A quiet explosion of new research indicating that meditation can physically change the brain in astonishing ways has started to push into mainstream.
Several studies suggest that these changes through meditation can make you happier, less stressed — even nicer to other people. It can help you control your eating habits and even reduce chronic pain, all the while without taking prescription medication.
But that isn’t all. Recent brain research has shown that regular meditation actually increases the brain’s grey matter. Grey matter is the brain’s workhorse, it consists of nerve cells and the interconnections between them.
The volume of grey matter normally decreases as we age. However, for those who regularly meditate, this is not the case. Meditation protects the grey matter against deterioration.
Regular meditation has also been shown to increase the size of the prefrontal cortex, the part of the brain associated with attention and cognition.

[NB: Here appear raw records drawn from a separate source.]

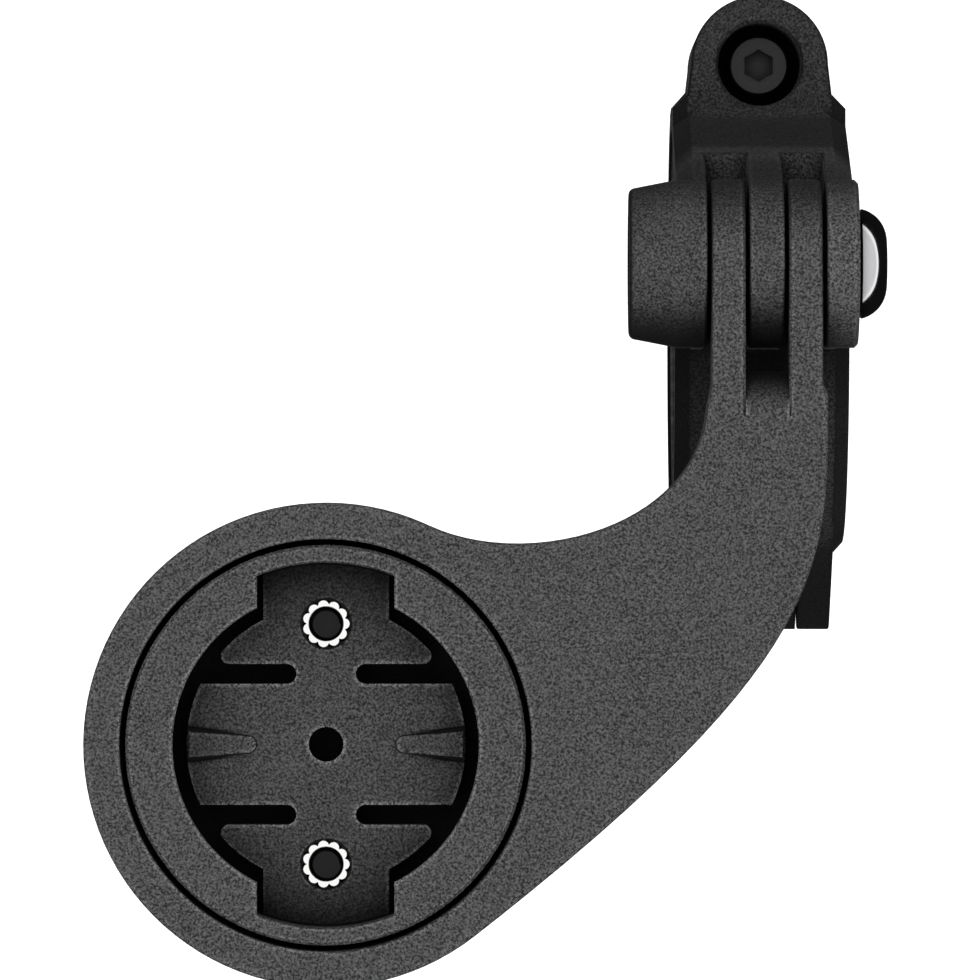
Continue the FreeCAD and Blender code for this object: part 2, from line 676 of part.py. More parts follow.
def clamp_screw():
    """M3 cap screw that closes the clamp."""
    head_top = screw_seat + clamp_head_height
    points = [(screw_tip, 0), (screw_tip, clamp_screw_core_radius - clamp_head_edge),
              (screw_tip + clamp_head_edge, clamp_screw_core_radius), (screw_seat, clamp_screw_core_radius),
              (screw_seat, clamp_head_radius), (head_top - clamp_head_edge, clamp_head_radius),
              (head_top, clamp_head_radius - clamp_head_edge), (head_top, 0)]
    body = turned(points, vec(0, ear_screw_forward, 0), vec(0, 0, 1), vec(1, 0, 0))
    key = hexagon(clamp_key, clamp_key_depth, vec(0, ear_screw_forward, head_top - clamp_key_depth),
                  vec(0, 0, 1), vec(0, 1, 0))
    return body.cut(key)


def clamp_nut():
    return nut(m3_nut_flats, m3_nut_height, clamp_screw_core_radius + m3_nut_thread_play,
               vec(0, ear_screw_forward, nut_top - m3_nut_height), vec(0, 0, 1), vec(0, 1, 0))


def pivot_bolt():
    """M5 button-head bolt through all five prongs."""
    rise = button_head_height - button_rim_height
    run = button_head_radius - button_flat_radius
    curve = (run ** 2 + rise ** 2) / (2 * rise)
    half_turn = math.asin(run / curve) / 2
    centre = vec(washer_face, pivot_forward, pivot_height)

    def at(along, radius):
        return centre + vec(along, 0, radius)
    rim = at(button_rim_height, button_head_radius)
    middle = at(button_head_height - curve * (1 - math.cos(half_turn)),
                button_flat_radius + curve * math.sin(half_turn))
    flat = at(button_head_height, button_flat_radius)
    tip = -m5_length
    corners = [at(button_head_height, 0), at(tip, 0), at(tip, m5_radius - bolt_tip_bevel),
               at(tip + bolt_tip_bevel, m5_radius), at(0, m5_radius), at(0, button_head_radius), rim]
    edges = [Part.LineSegment(a, b).toShape() for a, b in zip(corners, corners[1:])]
    edges.append(Part.Arc(rim, middle, flat).toShape())
    edges.append(Part.LineSegment(flat, corners[0]).toShape())
    body = Part.Face(Part.Wire(edges)).revolve(centre, vec(1, 0, 0), 360)
    key = hexagon(button_key, button_key_depth, at(button_head_height - button_key_depth, 0),
                  vec(1, 0, 0), vec(0, 1, 0))
    return body.cut(key)


def pivot_nut():
    seat = vec(-(outer_prong_inner + m5_nut_wall), pivot_forward, pivot_height)
    return nut(m5_nut_flats, m5_nut_height, m5_radius, seat, vec(-1, 0, 0), vec(0, 0, 1))


def hinge_pin():
    end = hinge_half_width - hinge_pin_inset
    return rod_x(hinge_pin_radius, -end, end, -hinge_back, pin_height)


front, rear = insert_places()
pieces = {
    "clamp_saddle": clamp_saddle(),
    "saddle_liner": liner(above(liner_parting_gap / 2)),
    "clamp_strap": clamp_strap(),
    "strap_liner": liner(below(-liner_parting_gap / 2)),
    "hinge_pin": hinge_pin(),
    "clamp_screw": clamp_screw(),
    "clamp_nut": clamp_nut(),
    "pivot_bolt": pivot_bolt(),
    "pivot_nut": pivot_nut(),
    "arm": arm(),
    "twist_socket": twist_socket(),
    "socket_insert_front": knurled_insert(front),
    "socket_insert_rear": knurled_insert(rear),
    "socket_screw_front": socket_screw(front),
    "socket_screw_rear": socket_screw(rear),
}

os.makedirs("parts", exist_ok=True)
for name, shape in pieces.items():
    print(name, "solids", len(shape.Solids), "volume", round(shape.Volume, 1), "valid", shape.isValid())
    shape.exportStep("parts/" + name + ".step")
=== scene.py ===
import math
import bmesh
import bpy
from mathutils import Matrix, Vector


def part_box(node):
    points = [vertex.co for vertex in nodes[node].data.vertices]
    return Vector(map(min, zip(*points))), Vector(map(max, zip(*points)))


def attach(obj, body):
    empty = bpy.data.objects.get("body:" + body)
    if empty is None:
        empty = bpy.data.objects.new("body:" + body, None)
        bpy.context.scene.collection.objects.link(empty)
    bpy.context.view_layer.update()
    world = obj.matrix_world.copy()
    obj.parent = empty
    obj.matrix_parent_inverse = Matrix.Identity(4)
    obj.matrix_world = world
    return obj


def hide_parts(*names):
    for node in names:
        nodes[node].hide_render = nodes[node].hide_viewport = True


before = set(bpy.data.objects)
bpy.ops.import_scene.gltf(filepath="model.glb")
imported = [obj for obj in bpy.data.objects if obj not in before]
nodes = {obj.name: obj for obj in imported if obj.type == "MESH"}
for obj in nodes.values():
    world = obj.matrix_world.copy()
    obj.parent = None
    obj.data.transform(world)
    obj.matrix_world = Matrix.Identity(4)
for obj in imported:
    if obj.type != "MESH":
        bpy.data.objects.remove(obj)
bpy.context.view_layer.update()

# The camera hangs over the arm's flat top and looks straight down, with the handlebar's line
# across the picture and forward at its top, as the photograph was taken.
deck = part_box("arm")[1].z
camera_height = 0.850
camera_x = -0.0238
camera_y = -0.0147
framed_width = 0.0840
bpy.ops.object.camera_add(location=(camera_x, camera_y, deck + camera_height), rotation=(0, 0, 0))
camera = bpy.context.object
camera.data.sensor_width = 36.0
camera.data.lens = camera.data.sensor_width * camera_height / framed_width
camera.data.clip_start = 0.01
camera.data.clip_end = 20.0
bpy.context.scene.camera = camera

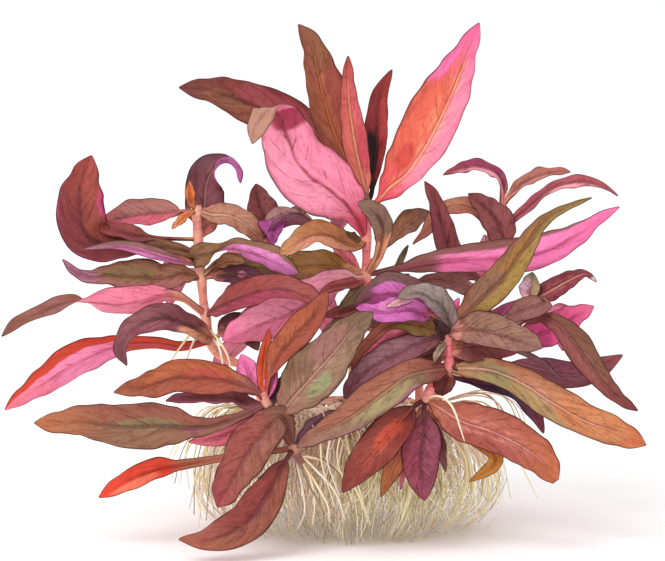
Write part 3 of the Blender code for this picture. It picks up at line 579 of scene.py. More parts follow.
def lay_leaf(bm, seed, width, turn, line, home=None, cup=0.2, stalk=0.08, belly=0.43, skyward=False,
             facings=None, ripple=0.7, lean=0, rows=24, number=0):
    """Bends a flattened tube along the line into one leaf: stalk, blade, midrib, veins and waved edges.

    A line starts at the name of a joint, or at a place of its own that home, another joint, leads to. The
    width is one number for a lance shape, or the widths at even steps. The rib leans to the upper left half
    where lean is above 0.
    """
    rng = random.Random(seed)
    points = [at(*JOINTS[p]) if isinstance(p, str) else at(*p) for p in ([home] if home else []) + line]
    places, directions = smooth_line(points, rows)
    run = sum((b - a).length for a, b in zip(places, places[1:]))
    sunk = (points[1] - points[0]).length / run if home else 0
    if isinstance(line[0], str):
        sunk = STALK_SUNK * MM / run
    times = [max(i / rows - sunk, 0) / (1 - sunk) for i in range(rows + 1)]
    frames = blade_frames(directions, times, turn, skyward, facings)
    widest = max(width) if isinstance(width, tuple) else width
    upleft = Vector((-0.6, 0, 0.8))
    sign = 1 if frames[rows // 2][0].dot(upleft) > 0 else -1
    phase = [rng.uniform(0, math.tau) for _ in range(6)]
    beats = [rng.uniform(1.3, 2.2), rng.uniform(2.4, 3.6), rng.uniform(1.3, 2.2), rng.uniform(2.4, 3.6)]
    tone = rng.random()
    first = len(bm.verts)
    first_face = len(bm.faces)
    bm.from_mesh(LEAF_FORMS[rows])
    bm.verts.ensure_lookup_table()
    bm.faces.ensure_lookup_table()
    place_layer = bm.verts.layers.float_vector["place"]
    reach_layer = bm.verts.layers.float_vector["reach"]
    for face in bm.faces[first_face:]:
        face.material_index = number
    for vert in bm.verts[first:]:
        i = round((vert.co.z + 0.5) * rows)
        t = times[i]
        k = round(math.atan2(vert.co.y, vert.co.x) / math.tau * LEAF_SIDES) % LEAF_SIDES
        v, side = LEAF_RING[k]
        across, normal = frames[i]
        half = half_width(width, stalk, belly, t)
        if i < sunk * rows:
            neck = i / (sunk * rows)
            half = STALK_WIDTH / 2 + (half - STALK_WIDTH / 2) * neck
        blade = min(max((t - stalk) / BLADE_OPENS, 0), 1)
        blade = blade * blade * (3 - 2 * blade)
        which = 0 if v > 0 else 2
        edge = abs(v) ** 2
        uneven = 0.04 * math.sin(math.tau * beats[which] * t + phase[which])
        uneven += 0.025 * math.sin(math.tau * beats[which + 1] * t + phase[which + 1])
        reach = half * (1 + uneven * edge * blade)
        share = v + lean * sign * (1 - v * v) * blade
        swell = half / (widest / 2) * blade
        wave = ripple * swell * edge * (
            math.sin(math.tau * beats[which] * 1.3 * t + phase[4 if v > 0 else 5])
            + 0.4 * math.sin(math.tau * beats[which + 1] * 1.7 * t + phase[which])
        )
        lift = cup * half * share**2 + KEEL * half * blade * (abs(v) - 0.5 * edge)
        rib = math.exp(-((v * half / RIB_REACH) ** 2)) * blade
        vein = t * VEINS - VEIN_SLANT * abs(v) ** 1.3 + (0.5 if v < 0 else 0)
        quilt = QUILT * swell * math.sin(math.pi * abs(v)) * (abs(math.sin(math.pi * vein)) ** 0.7 - 0.6)
        stalk_thick = STALK_HALF_THICK * math.sqrt(max(1 - v * v, 0)) * (1 - 0.3 * t)
        blade_thick = BLADE_HALF_THICK * (1 if abs(v) < 0.9 else 0)
        thick = stalk_thick + (blade_thick - stalk_thick) * blade
        if side < 0.5:
            height = lift + wave + quilt + thick - UPPER_GROOVE * rib
        elif side > 0.5:
            height = lift + wave + quilt - thick - UNDER_RIDGE * (1 - t) * rib
        else:
            height = lift + wave
        vert[place_layer] = (t, v * sign, side)
        vert[reach_layer] = (abs(v) * half, (1 - abs(v)) * half, tone)
        vert.co = places[i] + (across * reach * share + normal * height) * MM


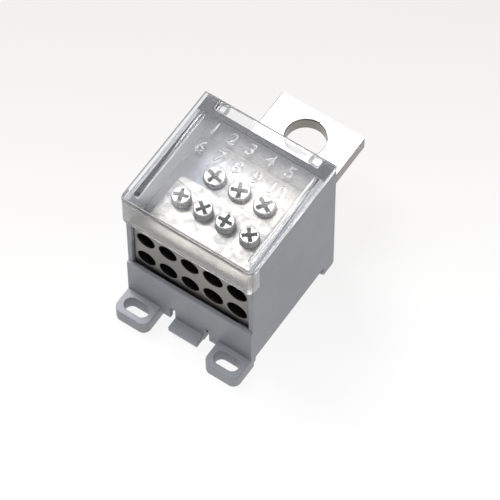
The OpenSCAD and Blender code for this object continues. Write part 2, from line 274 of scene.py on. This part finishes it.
# %% [markdown]
# ## Shader groups
# Effects that stand for themselves are node groups with named sockets. `fine grain` gives a
# moulded surface its spark-eroded texture: a noise in object space, as a height and as a small
# change of roughness. `soft variation` mixes two tones over some millimetres, so that no face is
# one flat colour. `facing` is a mask of the faces that look along one axis: |n . axis| between
# two limits. The last two come back on the plastic and on the metals.

# %% Build the fine grain group


def new_group(name, inputs, outputs):
    """A shader node group with named number, colour and vector sockets."""
    group = bpy.data.node_groups.new(name, "ShaderNodeTree")
    for key, kind, value in inputs:
        socket = group.interface.new_socket(key, in_out="INPUT", socket_type=kind)
        if value is not None:
            socket.default_value = value
    for key, kind in outputs:
        group.interface.new_socket(key, in_out="OUTPUT", socket_type=kind)
    return group, group.nodes.new("NodeGroupInput"), group.nodes.new("NodeGroupOutput")


NUMBER, COLOUR, VECTOR = "NodeSocketFloat", "NodeSocketColor", "NodeSocketVector"
GRAIN_RELIEF = 0.04 * MM

grain_group, gin, gout = new_group(
    "fine_grain",
    [
        ("Scale", NUMBER, 1500.0),
        ("Depth", NUMBER, 0.2),
        ("Roughness", NUMBER, 0.5),
        ("Spread", NUMBER, 0.1),
    ],
    [("Normal", VECTOR), ("Roughness", NUMBER)],
)
where = node(grain_group, "ShaderNodeTexCoord")
noise = node(grain_group, "ShaderNodeTexNoise", Detail=3.0)
bump = node(grain_group, "ShaderNodeBump", Distance=GRAIN_RELIEF)
swing = node(grain_group, "ShaderNodeMath", operation="SUBTRACT")
swing.inputs[1].default_value = 0.5
rough = node(grain_group, "ShaderNodeMath", operation="MULTIPLY_ADD")
grain_group.links.new(where.outputs["Object"], noise.inputs["Vector"])
grain_group.links.new(gin.outputs["Scale"], noise.inputs["Scale"])
grain_group.links.new(gin.outputs["Depth"], bump.inputs["Strength"])
grain_group.links.new(noise.outputs["Fac"], bump.inputs["Height"])
grain_group.links.new(noise.outputs["Fac"], swing.inputs[0])
grain_group.links.new(swing.outputs["Value"], rough.inputs[0])
grain_group.links.new(gin.outputs["Spread"], rough.inputs[1])
grain_group.links.new(gin.outputs["Roughness"], rough.inputs[2])
grain_group.links.new(bump.outputs["Normal"], gout.inputs["Normal"])
grain_group.links.new(rough.outputs["Value"], gout.inputs["Roughness"])
print(grain_group.name, "has", len(grain_group.nodes), "nodes")

# %% Build the soft variation group
CLOUD_LOW, CLOUD_HIGH = 0.36, 0.64
tone_group, gin, gout = new_group(
    "soft_variation",
    [("Dark", COLOUR, None), ("Light", COLOUR, None), ("Scale", NUMBER, 60.0)],
    [("Color", COLOUR)],
)
where = node(tone_group, "ShaderNodeTexCoord")
clouds = node(tone_group, "ShaderNodeTexNoise", Detail=3.0)
stretch = node(tone_group, "ShaderNodeMapRange")
stretch.inputs["From Min"].default_value = CLOUD_LOW
stretch.inputs["From Max"].default_value = CLOUD_HIGH
blend = node(tone_group, "ShaderNodeMix", data_type="RGBA")
tone_group.links.new(where.outputs["Object"], clouds.inputs["Vector"])
tone_group.links.new(gin.outputs["Scale"], clouds.inputs["Scale"])
tone_group.links.new(clouds.outputs["Fac"], stretch.inputs["Value"])
tone_group.links.new(stretch.outputs["Result"], blend.inputs["Factor"])
tone_group.links.new(gin.outputs["Dark"], blend.inputs[6])
tone_group.links.new(gin.outputs["Light"], blend.inputs[7])
tone_group.links.new(blend.outputs[2], gout.inputs["Color"])
print(tone_group.name, "has", len(tone_group.nodes), "nodes")

# %% Build the facing group
facing_group, gin, gout = new_group(
    "facing",
    [("Axis", VECTOR, None), ("Low", NUMBER, 0.5), ("High", NUMBER, 0.9)],
    [("Mask", NUMBER)],
)
where = node(facing_group, "ShaderNodeTexCoord")
along = node(facing_group, "ShaderNodeVectorMath", operation="DOT_PRODUCT")
size = node(facing_group, "ShaderNodeMath", operation="ABSOLUTE")
step = node(facing_group, "ShaderNodeMapRange")
facing_group.links.new(where.outputs["Normal"], along.inputs[0])
facing_group.links.new(gin.outputs["Axis"], along.inputs[1])
facing_group.links.new(along.outputs["Value"], size.inputs[0])
facing_group.links.new(size.outputs["Value"], step.inputs["Value"])
facing_group.links.new(gin.outputs["Low"], step.inputs["From Min"])
facing_group.links.new(gin.outputs["High"], step.inputs["From Max"])
facing_group.links.new(step.outputs["Result"], gout.inputs["Mask"])
print(facing_group.name, "has", len(facing_group.nodes), "nodes")


def group_node(tree, group, **values):
    """Places a node group in a tree with its own values."""
    made = tree.nodes.new("ShaderNodeGroup")
    made.node_tree = group
    for key, value in values.items():
        made.inputs[key].default_value = value
    return made


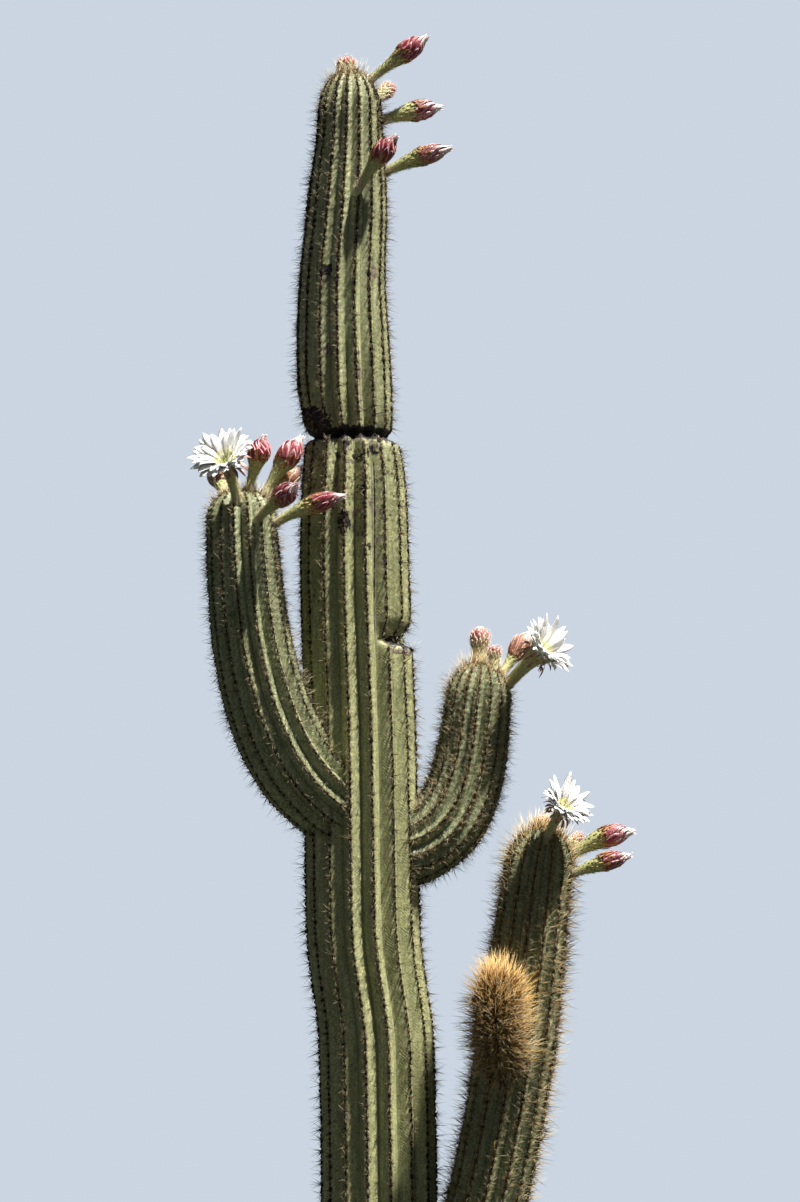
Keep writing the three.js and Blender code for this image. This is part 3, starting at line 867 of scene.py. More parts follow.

It used to be thought that the brain was pretty much fixed once we reached adulthood, and a gradual deterioration was inevitable from that point on. Now we know that the brain is not fixed at all. It can regrow damaged parts, it can make new connections, and continues to respond to the stimulus we provide right up until the time we die.
It turns out that the brain is pretty much like a muscle, if we continue to exercise it, it will remain healthy. If it is damaged, it can repair itself, and it can reorganise itself in response to stimulus.
Meditation has been found to be one of the most productive ways to invoke the neuroplastic capabilities of the brain. The parts of the brain that provide us with a sense of well-being and happiness show distinct development in regular meditators. Buddhist monks who took part in research at the University of Wisconsin demonstrated marked beneficial changes in brain structure and function.